Objective: Set down, exactly as they appear, the lines from the line holding "whole = whole_body(cutters)" through the line holding "if empty is", inclusive; output nothing outside that range.

Supplied material:
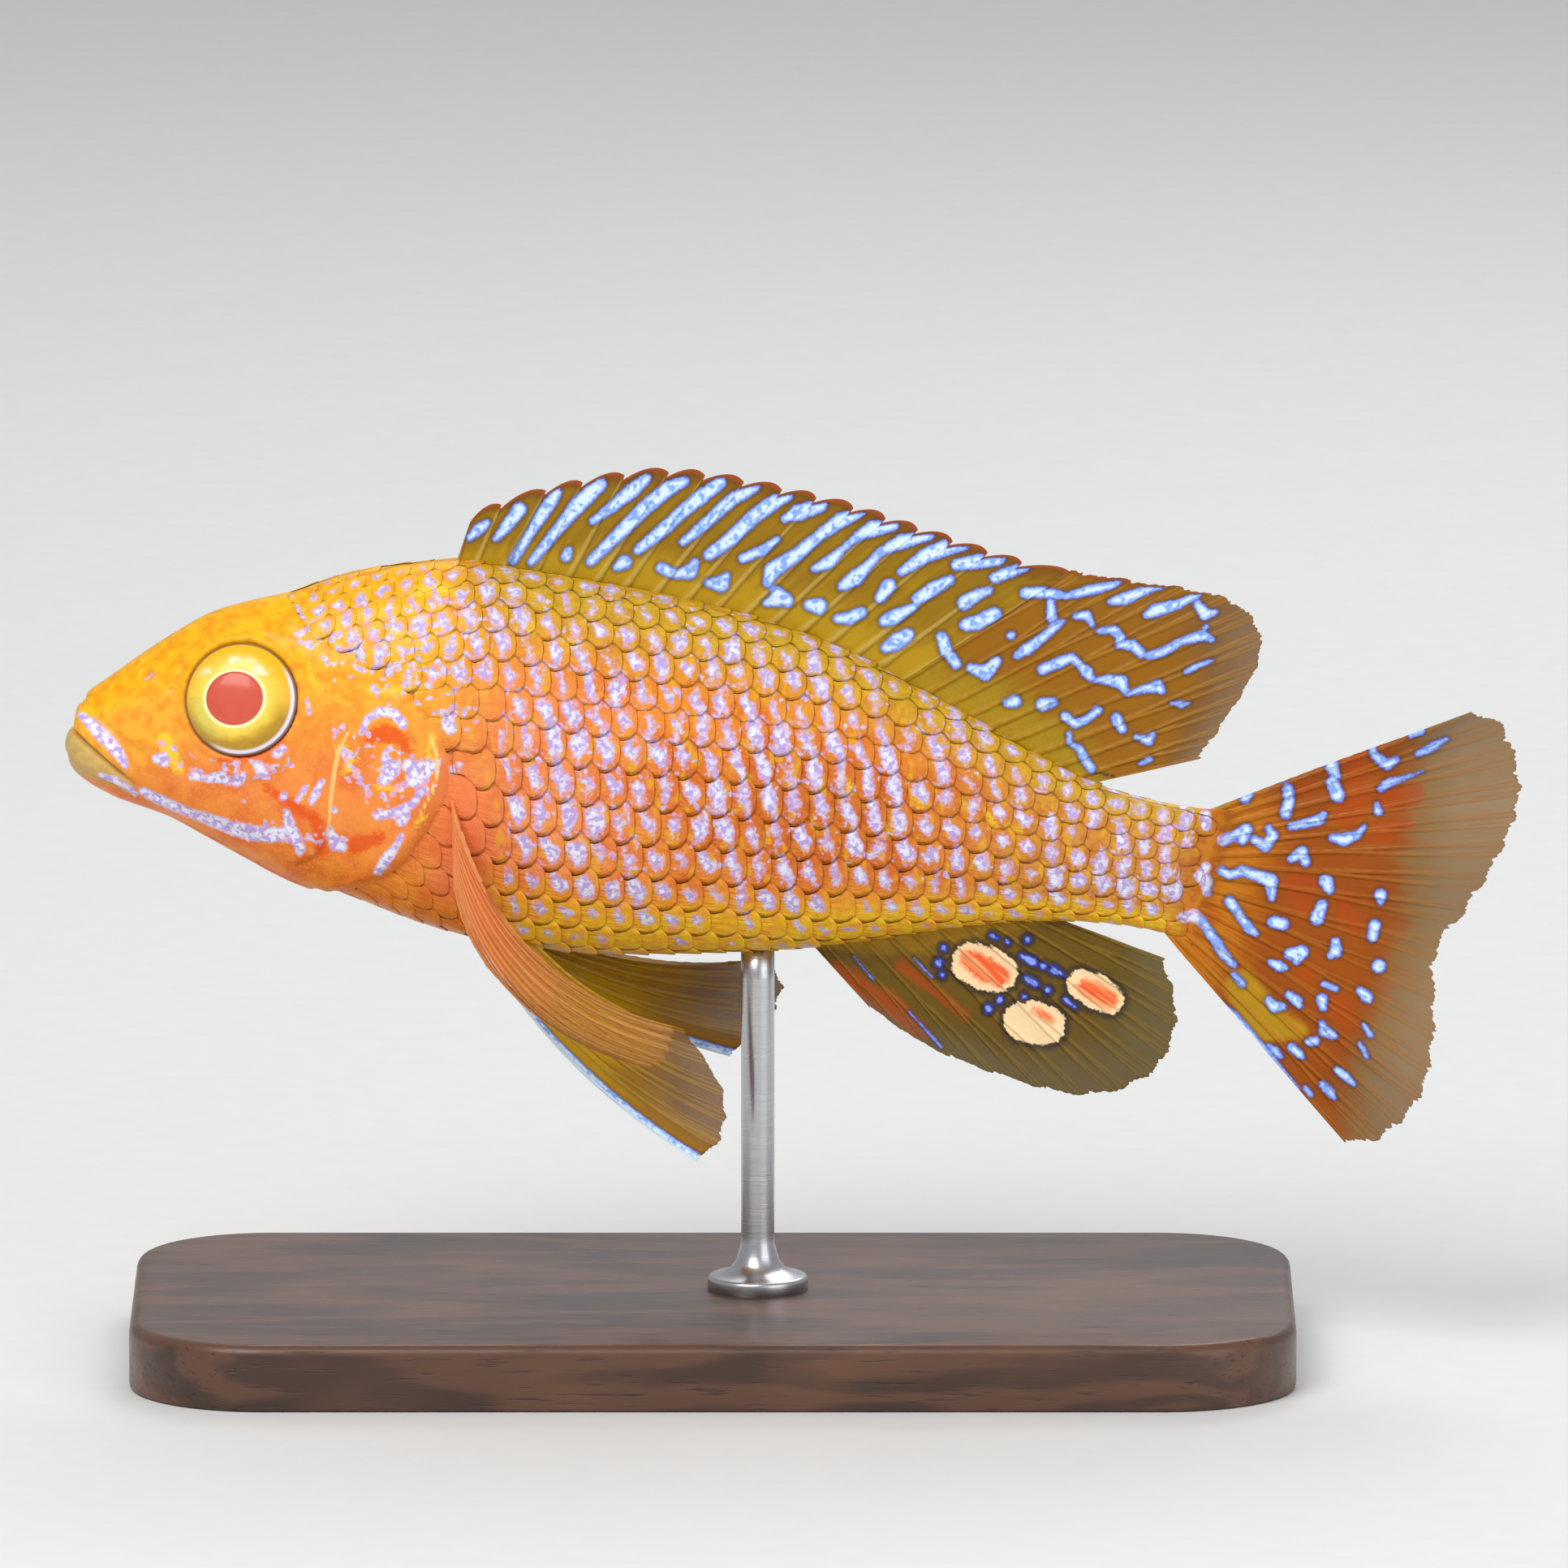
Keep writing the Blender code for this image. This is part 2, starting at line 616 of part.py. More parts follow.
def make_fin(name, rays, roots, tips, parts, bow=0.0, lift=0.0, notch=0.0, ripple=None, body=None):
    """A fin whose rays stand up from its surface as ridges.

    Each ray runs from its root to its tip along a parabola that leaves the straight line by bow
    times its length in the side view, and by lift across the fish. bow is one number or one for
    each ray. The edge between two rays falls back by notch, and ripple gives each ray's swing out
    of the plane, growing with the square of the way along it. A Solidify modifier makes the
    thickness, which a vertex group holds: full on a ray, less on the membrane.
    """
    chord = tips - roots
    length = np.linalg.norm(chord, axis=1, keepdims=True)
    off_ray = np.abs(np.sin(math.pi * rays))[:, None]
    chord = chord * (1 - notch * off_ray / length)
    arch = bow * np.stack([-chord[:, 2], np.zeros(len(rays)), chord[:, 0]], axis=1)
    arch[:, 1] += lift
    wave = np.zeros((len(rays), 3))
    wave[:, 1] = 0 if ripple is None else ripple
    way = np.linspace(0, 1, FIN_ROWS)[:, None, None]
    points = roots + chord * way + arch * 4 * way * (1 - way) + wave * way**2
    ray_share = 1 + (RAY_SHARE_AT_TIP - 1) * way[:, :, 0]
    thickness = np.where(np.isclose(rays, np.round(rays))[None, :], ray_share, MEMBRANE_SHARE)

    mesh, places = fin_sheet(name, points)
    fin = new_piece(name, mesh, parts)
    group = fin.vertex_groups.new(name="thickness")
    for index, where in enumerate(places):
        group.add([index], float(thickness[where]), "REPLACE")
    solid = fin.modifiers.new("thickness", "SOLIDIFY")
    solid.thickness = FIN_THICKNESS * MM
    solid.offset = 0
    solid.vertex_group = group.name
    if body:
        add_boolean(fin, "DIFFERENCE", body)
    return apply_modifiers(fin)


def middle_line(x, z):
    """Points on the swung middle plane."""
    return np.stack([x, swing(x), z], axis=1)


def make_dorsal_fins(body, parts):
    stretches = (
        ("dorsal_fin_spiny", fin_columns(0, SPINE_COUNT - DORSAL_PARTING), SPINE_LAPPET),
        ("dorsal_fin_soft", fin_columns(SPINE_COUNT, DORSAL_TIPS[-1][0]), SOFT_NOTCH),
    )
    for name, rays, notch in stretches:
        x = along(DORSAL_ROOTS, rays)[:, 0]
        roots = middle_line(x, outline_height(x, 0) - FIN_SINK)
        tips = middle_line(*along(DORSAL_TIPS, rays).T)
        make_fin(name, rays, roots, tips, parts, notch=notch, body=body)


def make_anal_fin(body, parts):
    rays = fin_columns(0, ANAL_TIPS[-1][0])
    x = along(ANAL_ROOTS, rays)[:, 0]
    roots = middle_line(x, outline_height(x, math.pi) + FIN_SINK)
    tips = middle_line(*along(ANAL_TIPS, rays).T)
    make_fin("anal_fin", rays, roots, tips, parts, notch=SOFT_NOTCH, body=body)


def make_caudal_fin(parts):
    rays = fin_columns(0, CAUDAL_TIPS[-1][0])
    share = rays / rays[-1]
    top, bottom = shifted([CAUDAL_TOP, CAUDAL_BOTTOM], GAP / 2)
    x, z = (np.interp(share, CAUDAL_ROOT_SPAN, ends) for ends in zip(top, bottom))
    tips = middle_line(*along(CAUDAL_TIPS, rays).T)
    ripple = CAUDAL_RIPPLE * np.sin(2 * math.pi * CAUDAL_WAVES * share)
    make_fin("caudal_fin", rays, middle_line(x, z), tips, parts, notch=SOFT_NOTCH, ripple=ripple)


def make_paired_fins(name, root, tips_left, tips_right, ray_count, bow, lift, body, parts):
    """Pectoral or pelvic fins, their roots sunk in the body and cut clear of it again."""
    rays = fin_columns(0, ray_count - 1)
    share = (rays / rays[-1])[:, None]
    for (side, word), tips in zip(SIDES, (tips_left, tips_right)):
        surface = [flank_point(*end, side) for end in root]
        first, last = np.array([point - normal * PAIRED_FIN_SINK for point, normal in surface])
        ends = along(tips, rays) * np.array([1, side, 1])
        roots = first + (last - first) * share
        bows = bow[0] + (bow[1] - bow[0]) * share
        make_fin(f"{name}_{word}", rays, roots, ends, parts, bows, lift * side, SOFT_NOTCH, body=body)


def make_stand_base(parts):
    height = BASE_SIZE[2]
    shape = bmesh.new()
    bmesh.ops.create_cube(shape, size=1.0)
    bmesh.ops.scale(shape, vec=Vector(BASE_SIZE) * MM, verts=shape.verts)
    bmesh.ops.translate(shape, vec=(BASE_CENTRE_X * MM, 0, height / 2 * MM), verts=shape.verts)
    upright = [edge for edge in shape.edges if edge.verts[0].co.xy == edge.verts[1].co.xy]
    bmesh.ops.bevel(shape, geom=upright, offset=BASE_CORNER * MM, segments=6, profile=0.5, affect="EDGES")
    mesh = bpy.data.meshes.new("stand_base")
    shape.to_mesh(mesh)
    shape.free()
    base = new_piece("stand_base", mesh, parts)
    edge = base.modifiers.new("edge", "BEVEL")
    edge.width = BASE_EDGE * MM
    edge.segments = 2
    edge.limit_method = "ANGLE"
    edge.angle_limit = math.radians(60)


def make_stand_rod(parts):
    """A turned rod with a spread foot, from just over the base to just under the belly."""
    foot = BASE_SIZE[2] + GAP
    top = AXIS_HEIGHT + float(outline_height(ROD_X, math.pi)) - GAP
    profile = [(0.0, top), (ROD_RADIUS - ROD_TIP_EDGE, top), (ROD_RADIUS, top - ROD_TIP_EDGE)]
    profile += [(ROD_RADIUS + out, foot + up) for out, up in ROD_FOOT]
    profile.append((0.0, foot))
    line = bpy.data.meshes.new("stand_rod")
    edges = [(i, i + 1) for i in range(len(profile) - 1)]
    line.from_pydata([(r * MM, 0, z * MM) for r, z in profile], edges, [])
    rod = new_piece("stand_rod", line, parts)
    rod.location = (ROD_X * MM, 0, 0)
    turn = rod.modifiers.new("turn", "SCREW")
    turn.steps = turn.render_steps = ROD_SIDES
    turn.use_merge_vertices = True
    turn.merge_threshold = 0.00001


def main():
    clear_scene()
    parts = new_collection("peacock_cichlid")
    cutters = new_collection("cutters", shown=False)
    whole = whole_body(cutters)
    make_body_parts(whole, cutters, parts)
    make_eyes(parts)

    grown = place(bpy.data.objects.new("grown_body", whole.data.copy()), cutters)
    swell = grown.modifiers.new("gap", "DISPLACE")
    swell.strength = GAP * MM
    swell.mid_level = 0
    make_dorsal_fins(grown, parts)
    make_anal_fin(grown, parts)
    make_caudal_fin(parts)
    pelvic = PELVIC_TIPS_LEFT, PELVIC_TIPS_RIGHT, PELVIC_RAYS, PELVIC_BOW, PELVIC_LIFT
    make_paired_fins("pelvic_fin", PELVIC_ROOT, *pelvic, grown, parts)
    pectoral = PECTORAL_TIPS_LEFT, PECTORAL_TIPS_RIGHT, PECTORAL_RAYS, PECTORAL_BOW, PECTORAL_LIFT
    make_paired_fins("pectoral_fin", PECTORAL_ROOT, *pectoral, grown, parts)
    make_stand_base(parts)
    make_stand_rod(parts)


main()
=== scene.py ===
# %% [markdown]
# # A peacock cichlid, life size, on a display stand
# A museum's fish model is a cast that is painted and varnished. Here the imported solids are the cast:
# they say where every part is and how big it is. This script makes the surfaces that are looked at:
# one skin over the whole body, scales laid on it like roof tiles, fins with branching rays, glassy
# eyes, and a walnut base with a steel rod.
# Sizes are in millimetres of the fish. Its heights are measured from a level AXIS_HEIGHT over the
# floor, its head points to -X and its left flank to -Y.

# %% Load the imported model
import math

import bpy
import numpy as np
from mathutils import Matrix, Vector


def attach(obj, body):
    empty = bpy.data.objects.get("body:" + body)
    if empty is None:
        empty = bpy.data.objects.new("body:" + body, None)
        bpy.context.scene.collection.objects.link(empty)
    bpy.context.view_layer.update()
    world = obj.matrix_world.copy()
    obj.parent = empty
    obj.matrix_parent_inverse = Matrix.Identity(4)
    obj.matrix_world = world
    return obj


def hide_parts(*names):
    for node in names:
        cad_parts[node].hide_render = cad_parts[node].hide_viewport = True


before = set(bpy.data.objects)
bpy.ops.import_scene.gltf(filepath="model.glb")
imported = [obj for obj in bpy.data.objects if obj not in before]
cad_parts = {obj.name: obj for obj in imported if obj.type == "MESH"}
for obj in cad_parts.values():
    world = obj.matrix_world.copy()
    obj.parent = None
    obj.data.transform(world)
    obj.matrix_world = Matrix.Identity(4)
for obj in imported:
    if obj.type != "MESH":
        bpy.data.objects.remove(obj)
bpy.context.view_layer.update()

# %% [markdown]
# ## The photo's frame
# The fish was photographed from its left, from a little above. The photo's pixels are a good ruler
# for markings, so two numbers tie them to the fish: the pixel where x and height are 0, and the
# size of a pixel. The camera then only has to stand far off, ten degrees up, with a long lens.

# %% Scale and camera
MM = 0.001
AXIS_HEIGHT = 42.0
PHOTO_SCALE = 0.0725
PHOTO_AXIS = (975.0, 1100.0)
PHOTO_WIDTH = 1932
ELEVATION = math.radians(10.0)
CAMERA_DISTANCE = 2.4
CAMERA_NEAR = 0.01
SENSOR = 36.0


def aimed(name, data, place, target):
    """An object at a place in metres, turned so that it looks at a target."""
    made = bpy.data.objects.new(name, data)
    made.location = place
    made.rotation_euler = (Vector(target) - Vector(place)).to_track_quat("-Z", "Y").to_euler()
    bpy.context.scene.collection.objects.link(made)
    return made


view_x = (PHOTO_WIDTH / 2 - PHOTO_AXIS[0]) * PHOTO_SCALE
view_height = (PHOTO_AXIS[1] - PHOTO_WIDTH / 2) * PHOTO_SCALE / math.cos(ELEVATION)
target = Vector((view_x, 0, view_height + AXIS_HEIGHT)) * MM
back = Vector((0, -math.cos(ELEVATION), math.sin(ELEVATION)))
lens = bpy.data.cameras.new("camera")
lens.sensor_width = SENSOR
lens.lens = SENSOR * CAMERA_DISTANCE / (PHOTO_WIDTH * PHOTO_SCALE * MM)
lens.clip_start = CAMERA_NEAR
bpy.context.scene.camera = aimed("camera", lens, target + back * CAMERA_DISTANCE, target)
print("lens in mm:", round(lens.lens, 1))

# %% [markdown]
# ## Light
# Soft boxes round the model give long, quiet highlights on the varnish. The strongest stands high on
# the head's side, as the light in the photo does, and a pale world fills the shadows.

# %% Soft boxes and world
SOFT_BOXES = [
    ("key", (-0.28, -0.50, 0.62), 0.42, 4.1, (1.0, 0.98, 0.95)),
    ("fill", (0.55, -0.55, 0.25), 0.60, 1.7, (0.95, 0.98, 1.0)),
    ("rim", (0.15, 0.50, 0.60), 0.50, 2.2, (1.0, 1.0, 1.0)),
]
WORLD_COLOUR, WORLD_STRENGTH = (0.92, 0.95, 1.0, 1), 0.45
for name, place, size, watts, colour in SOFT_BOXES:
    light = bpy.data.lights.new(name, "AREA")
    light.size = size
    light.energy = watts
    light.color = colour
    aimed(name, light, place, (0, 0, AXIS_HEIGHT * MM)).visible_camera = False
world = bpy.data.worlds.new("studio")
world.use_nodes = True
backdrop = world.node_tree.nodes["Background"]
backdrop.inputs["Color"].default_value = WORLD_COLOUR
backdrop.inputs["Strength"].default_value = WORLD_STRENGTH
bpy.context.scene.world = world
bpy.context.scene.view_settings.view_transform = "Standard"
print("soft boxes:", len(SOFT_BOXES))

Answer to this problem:
    whole = whole_body(cutters)
    make_body_parts(whole, cutters, parts)
    make_eyes(parts)

    grown = place(bpy.data.objects.new("grown_body", whole.data.copy()), cutters)
    swell = grown.modifiers.new("gap", "DISPLACE")
    swell.strength = GAP * MM
    swell.mid_level = 0
    make_dorsal_fins(grown, parts)
    make_anal_fin(grown, parts)
    make_caudal_fin(parts)
    pelvic = PELVIC_TIPS_LEFT, PELVIC_TIPS_RIGHT, PELVIC_RAYS, PELVIC_BOW, PELVIC_LIFT
    make_paired_fins("pelvic_fin", PELVIC_ROOT, *pelvic, grown, parts)
    pectoral = PECTORAL_TIPS_LEFT, PECTORAL_TIPS_RIGHT, PECTORAL_RAYS, PECTORAL_BOW, PECTORAL_LIFT
    make_paired_fins("pectoral_fin", PECTORAL_ROOT, *pectoral, grown, parts)
    make_stand_base(parts)
    make_stand_rod(parts)


main()
=== scene.py ===
# %% [markdown]
# # A peacock cichlid, life size, on a display stand
# A museum's fish model is a cast that is painted and varnished. Here the imported solids are the cast:
# they say where every part is and how big it is. This script makes the surfaces that are looked at:
# one skin over the whole body, scales laid on it like roof tiles, fins with branching rays, glassy
# eyes, and a walnut base with a steel rod.
# Sizes are in millimetres of the fish. Its heights are measured from a level AXIS_HEIGHT over the
# floor, its head points to -X and its left flank to -Y.

# %% Load the imported model
import math

import bpy
import numpy as np
from mathutils import Matrix, Vector


def attach(obj, body):
    empty = bpy.data.objects.get("body:" + body)
    if empty is None:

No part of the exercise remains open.